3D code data
* * * *
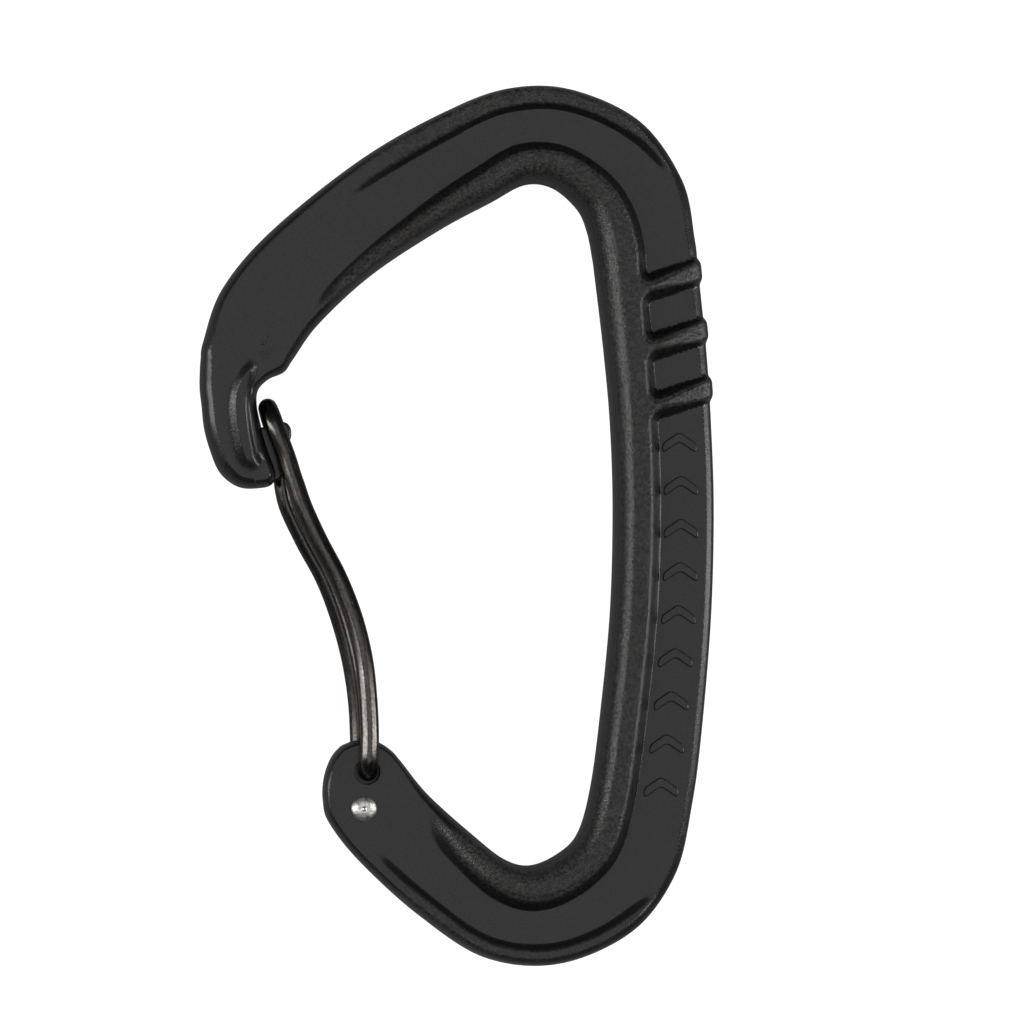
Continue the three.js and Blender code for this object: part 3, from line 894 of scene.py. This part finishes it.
def bright_steel():
    """Bright steel, dented by peening and a little stained."""
    material, nodes, links, shader = new_material("bright_rivet_steel")
    place = nodes.new("ShaderNodeTexCoord").outputs["Object"]
    dents = noise(nodes, links, place, 1500.0, detail=2.0)
    stain = noise(nodes, links, place, 2600.0, detail=4.0)
    stained = remap(nodes, links, stain, 0.35, 0.6, 0, 1)
    colour = blend_colours(nodes, links, stained, (0.55, 0.51, 0.47), (0.95, 0.94, 0.91))
    links.new(colour, shader.inputs["Base Color"])
    shader.inputs["Metallic"].default_value = 1.0
    links.new(remap(nodes, links, dents, 0.3, 0.7, 0.34, 0.5), shader.inputs["Roughness"])
    add_bumps(nodes, links, shader, [(dents, 0.6, 0.00012)])
    return material


def floor_material():
    material, nodes, links, shader = new_material("pale_floor")
    place = nodes.new("ShaderNodeTexCoord").outputs["Object"]
    tone = noise(nodes, links, place, 6.0)
    colour = blend_colours(nodes, links, tone, (0.28, 0.28, 0.28), (0.32, 0.32, 0.32))
    links.new(colour, shader.inputs["Base Color"])
    shader.inputs["Roughness"].default_value = 0.9
    shader.inputs["Emission Color"].default_value = (1.0, 1.0, 1.0, 1.0)
    # white to the camera, dimmer as a bounce card under the piece
    seen = nodes.new("ShaderNodeLightPath").outputs["Is Camera Ray"]
    links.new(remap(nodes, links, seen, 0, 1, 0.05, 1.0), shader.inputs["Emission Strength"])
    return material


# ---- stage, lights and camera ----
VIEW_CENTRE = (6.1 * MM, 1.46 * MM, MID_PLANE)
VIEW_WIDTH = 113.06 * MM
CAMERA_DISTANCE = 0.7
YAW = math.radians(5.0)
PITCH = math.radians(1.5)
FLOOR_HALF_SIDE = 900.0
STRIP_OUT = 0.55
STRIP_UP = 0.22
STRIP_WIDTH = 0.08
STRIP_LENGTH = 0.9
STRIP_POWER = 2.2


def make_floor():
    size = FLOOR_HALF_SIDE
    corners = [(-size, -size, 0.0), (size, -size, 0.0), (size, size, 0.0), (-size, size, 0.0)]
    made = mesh_object("floor", corners, [(0, 1, 2, 3)])
    to_metres(made)
    made.data.materials.append(floor_material())
    made.location.z = cad_low[2] - MID_PLANE


def area_light(name, place, width, length, power):
    light = bpy.data.lights.new(name, "AREA")
    light.shape = "RECTANGLE"
    light.size = width
    light.size_y = length
    light.energy = power
    made = bpy.data.objects.new(name, light)
    made.location = place
    made.rotation_euler = (Vector(VIEW_CENTRE) - Vector(place)).to_track_quat("-Z", "Y").to_euler()
    bpy.context.scene.collection.objects.link(made)


def make_lights():
    area_light("left_strip", (-STRIP_OUT, 0.0, STRIP_UP), STRIP_WIDTH, STRIP_LENGTH, STRIP_POWER)
    area_light("right_strip", (STRIP_OUT, 0.0, STRIP_UP), STRIP_WIDTH, STRIP_LENGTH, STRIP_POWER)
    area_light("overhead", (0.0, 0.0, 1.3), 1.1, 1.1, 3.0)
    world = bpy.data.worlds.new("studio")
    world.use_nodes = True
    world.node_tree.nodes["Background"].inputs["Color"].default_value = (0.5, 0.5, 0.5, 1.0)
    world.node_tree.nodes["Background"].inputs["Strength"].default_value = 0.1
    bpy.context.scene.world = world


def make_camera():
    camera = bpy.data.cameras.new("camera")
    camera.sensor_width = 36.0
    camera.lens = camera.sensor_width * CAMERA_DISTANCE / VIEW_WIDTH
    camera.clip_start = 0.01
    made = bpy.data.objects.new("camera", camera)
    toward = Vector((-math.sin(YAW), -math.sin(PITCH), 1.0)).normalized()
    made.location = Vector(VIEW_CENTRE) + toward * CAMERA_DISTANCE
    right = Vector((0.0, 1.0, 0.0)).cross(toward).normalized()
    made.rotation_euler = Matrix((right, toward.cross(right), toward)).transposed().to_euler()
    bpy.context.scene.collection.objects.link(made)
    bpy.context.scene.camera = made


make_camera()
make_lights()
make_floor()

PIECES = [
    (build_frame(), "body", "frame", "anodised_forging", anodised_forging()),
    (wire_gate(), "gate", "wire_gate", "gate_wire", drawn_wire()),
    (rivet(), "body", "gate_rivet", "rivet_steel", bright_steel()),
]
for piece, body, node, slot, material in PIECES:
    piece.data.materials.clear()
    piece.data.materials.append(material)
    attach(piece, body)
    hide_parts(node)

bpy.context.scene.view_settings.view_transform = "Standard"
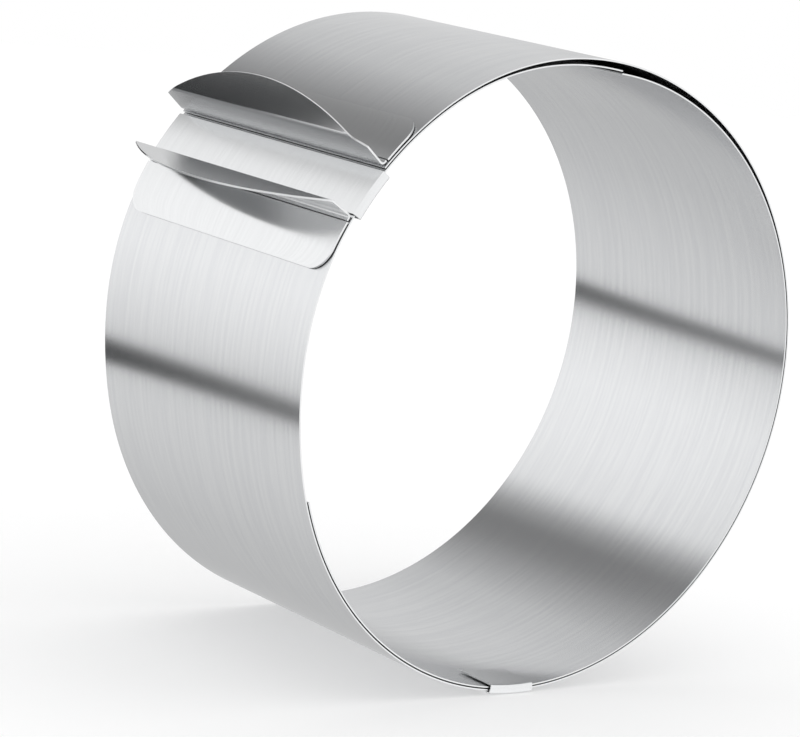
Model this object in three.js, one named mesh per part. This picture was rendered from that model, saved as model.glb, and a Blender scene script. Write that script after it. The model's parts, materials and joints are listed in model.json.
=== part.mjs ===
// Adjustable cake ring: one long spring-steel strip coiled in about two turns, with a clamp and a guide clip.
// Millimetres, +Z up along the ring's axis, the clamp and its finger wings at the front, towards -Y.
// Every piece is bent sheet metal, so every mesh is a box of one sheet's thickness, bent along a path.
import * as THREE from "three";

// Driving dimensions of the strip
const STRIP_WIDTH = 85;
const STRIP_THICKNESS = 0.4;
const INNER_RADIUS = 78.7;
const CLEARANCE = 0.3;
// How far the outer turn bulges out over the clamp, beyond lying on the turn inside it
const CLAMP_BULGE = 2.4;
// Width of the slack between the two turns beside the clamp
const CLAMP_SLACK = 0.45;

// Driving dimensions of the clamp
const SHEET_THICKNESS = 0.4;
const SLEEVE_WIDTH = 12.7;
const SLEEVE_TAB_LENGTH = 9;
const SLEEVE_ROOM = 1.2;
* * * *
## REQUIRED TASK
Repeat every entry exactly as written above.

## EXPECTED ANSWER
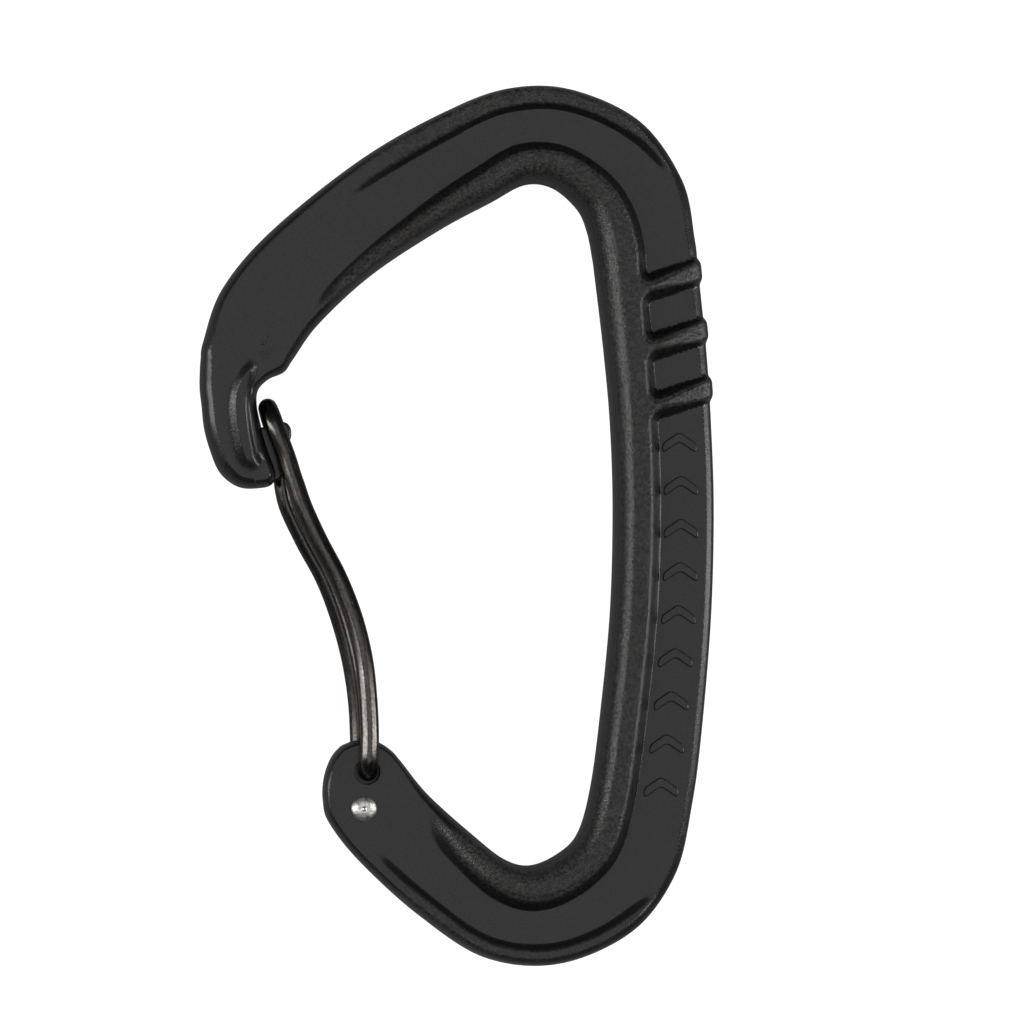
Continue the three.js and Blender code for this object: part 3, from line 894 of scene.py. This part finishes it.
def bright_steel():
    """Bright steel, dented by peening and a little stained."""
    material, nodes, links, shader = new_material("bright_rivet_steel")
    place = nodes.new("ShaderNodeTexCoord").outputs["Object"]
    dents = noise(nodes, links, place, 1500.0, detail=2.0)
    stain = noise(nodes, links, place, 2600.0, detail=4.0)
    stained = remap(nodes, links, stain, 0.35, 0.6, 0, 1)
    colour = blend_colours(nodes, links, stained, (0.55, 0.51, 0.47), (0.95, 0.94, 0.91))
    links.new(colour, shader.inputs["Base Color"])
    shader.inputs["Metallic"].default_value = 1.0
    links.new(remap(nodes, links, dents, 0.3, 0.7, 0.34, 0.5), shader.inputs["Roughness"])
    add_bumps(nodes, links, shader, [(dents, 0.6, 0.00012)])
    return material


def floor_material():
    material, nodes, links, shader = new_material("pale_floor")
    place = nodes.new("ShaderNodeTexCoord").outputs["Object"]
    tone = noise(nodes, links, place, 6.0)
    colour = blend_colours(nodes, links, tone, (0.28, 0.28, 0.28), (0.32, 0.32, 0.32))
    links.new(colour, shader.inputs["Base Color"])
    shader.inputs["Roughness"].default_value = 0.9
    shader.inputs["Emission Color"].default_value = (1.0, 1.0, 1.0, 1.0)
    # white to the camera, dimmer as a bounce card under the piece
    seen = nodes.new("ShaderNodeLightPath").outputs["Is Camera Ray"]
    links.new(remap(nodes, links, seen, 0, 1, 0.05, 1.0), shader.inputs["Emission Strength"])
    return material


# ---- stage, lights and camera ----
VIEW_CENTRE = (6.1 * MM, 1.46 * MM, MID_PLANE)
VIEW_WIDTH = 113.06 * MM
CAMERA_DISTANCE = 0.7
YAW = math.radians(5.0)
PITCH = math.radians(1.5)
FLOOR_HALF_SIDE = 900.0
STRIP_OUT = 0.55
STRIP_UP = 0.22
STRIP_WIDTH = 0.08
STRIP_LENGTH = 0.9
STRIP_POWER = 2.2


def make_floor():
    size = FLOOR_HALF_SIDE
    corners = [(-size, -size, 0.0), (size, -size, 0.0), (size, size, 0.0), (-size, size, 0.0)]
    made = mesh_object("floor", corners, [(0, 1, 2, 3)])
    to_metres(made)
    made.data.materials.append(floor_material())
    made.location.z = cad_low[2] - MID_PLANE


def area_light(name, place, width, length, power):
    light = bpy.data.lights.new(name, "AREA")
    light.shape = "RECTANGLE"
    light.size = width
    light.size_y = length
    light.energy = power
    made = bpy.data.objects.new(name, light)
    made.location = place
    made.rotation_euler = (Vector(VIEW_CENTRE) - Vector(place)).to_track_quat("-Z", "Y").to_euler()
    bpy.context.scene.collection.objects.link(made)


def make_lights():
    area_light("left_strip", (-STRIP_OUT, 0.0, STRIP_UP), STRIP_WIDTH, STRIP_LENGTH, STRIP_POWER)
    area_light("right_strip", (STRIP_OUT, 0.0, STRIP_UP), STRIP_WIDTH, STRIP_LENGTH, STRIP_POWER)
    area_light("overhead", (0.0, 0.0, 1.3), 1.1, 1.1, 3.0)
    world = bpy.data.worlds.new("studio")
    world.use_nodes = True
    world.node_tree.nodes["Background"].inputs["Color"].default_value = (0.5, 0.5, 0.5, 1.0)
    world.node_tree.nodes["Background"].inputs["Strength"].default_value = 0.1
    bpy.context.scene.world = world


def make_camera():
    camera = bpy.data.cameras.new("camera")
    camera.sensor_width = 36.0
    camera.lens = camera.sensor_width * CAMERA_DISTANCE / VIEW_WIDTH
    camera.clip_start = 0.01
    made = bpy.data.objects.new("camera", camera)
    toward = Vector((-math.sin(YAW), -math.sin(PITCH), 1.0)).normalized()
    made.location = Vector(VIEW_CENTRE) + toward * CAMERA_DISTANCE
    right = Vector((0.0, 1.0, 0.0)).cross(toward).normalized()
    made.rotation_euler = Matrix((right, toward.cross(right), toward)).transposed().to_euler()
    bpy.context.scene.collection.objects.link(made)
    bpy.context.scene.camera = made


make_camera()
make_lights()
make_floor()

PIECES = [
    (build_frame(), "body", "frame", "anodised_forging", anodised_forging()),
    (wire_gate(), "gate", "wire_gate", "gate_wire", drawn_wire()),
    (rivet(), "body", "gate_rivet", "rivet_steel", bright_steel()),
]
for piece, body, node, slot, material in PIECES:
    piece.data.materials.clear()
    piece.data.materials.append(material)
    attach(piece, body)
    hide_parts(node)

bpy.context.scene.view_settings.view_transform = "Standard"
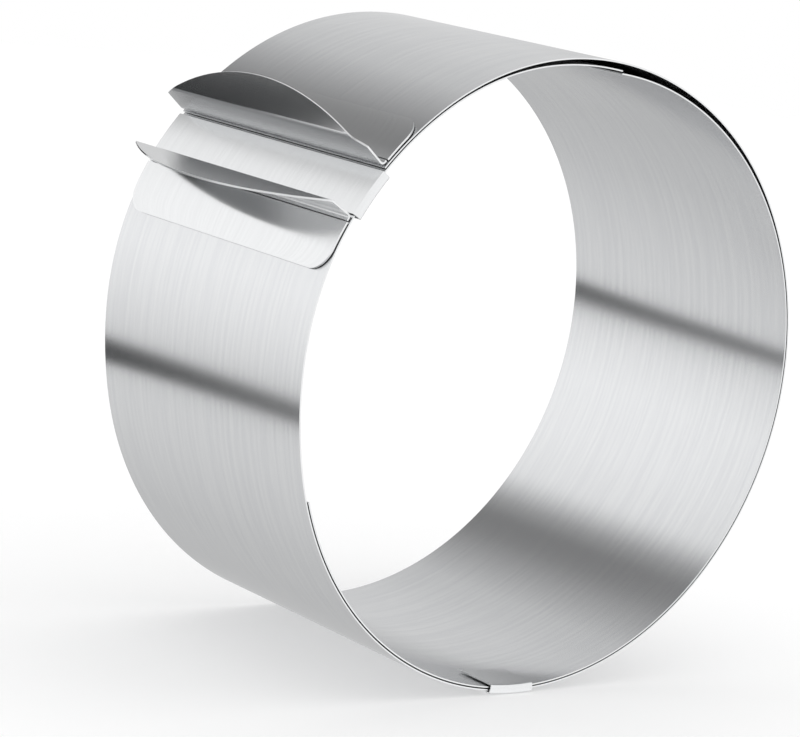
Model this object in three.js, one named mesh per part. This picture was rendered from that model, saved as model.glb, and a Blender scene script. Write that script after it. The model's parts, materials and joints are listed in model.json.
=== part.mjs ===
// Adjustable cake ring: one long spring-steel strip coiled in about two turns, with a clamp and a guide clip.
// Millimetres, +Z up along the ring's axis, the clamp and its finger wings at the front, towards -Y.
// Every piece is bent sheet metal, so every mesh is a box of one sheet's thickness, bent along a path.
import * as THREE from "three";

// Driving dimensions of the strip
const STRIP_WIDTH = 85;
const STRIP_THICKNESS = 0.4;
const INNER_RADIUS = 78.7;
const CLEARANCE = 0.3;
// How far the outer turn bulges out over the clamp, beyond lying on the turn inside it
const CLAMP_BULGE = 2.4;
// Width of the slack between the two turns beside the clamp
const CLAMP_SLACK = 0.45;

// Driving dimensions of the clamp
const SHEET_THICKNESS = 0.4;
const SLEEVE_WIDTH = 12.7;
const SLEEVE_TAB_LENGTH = 9;
const SLEEVE_ROOM = 1.2;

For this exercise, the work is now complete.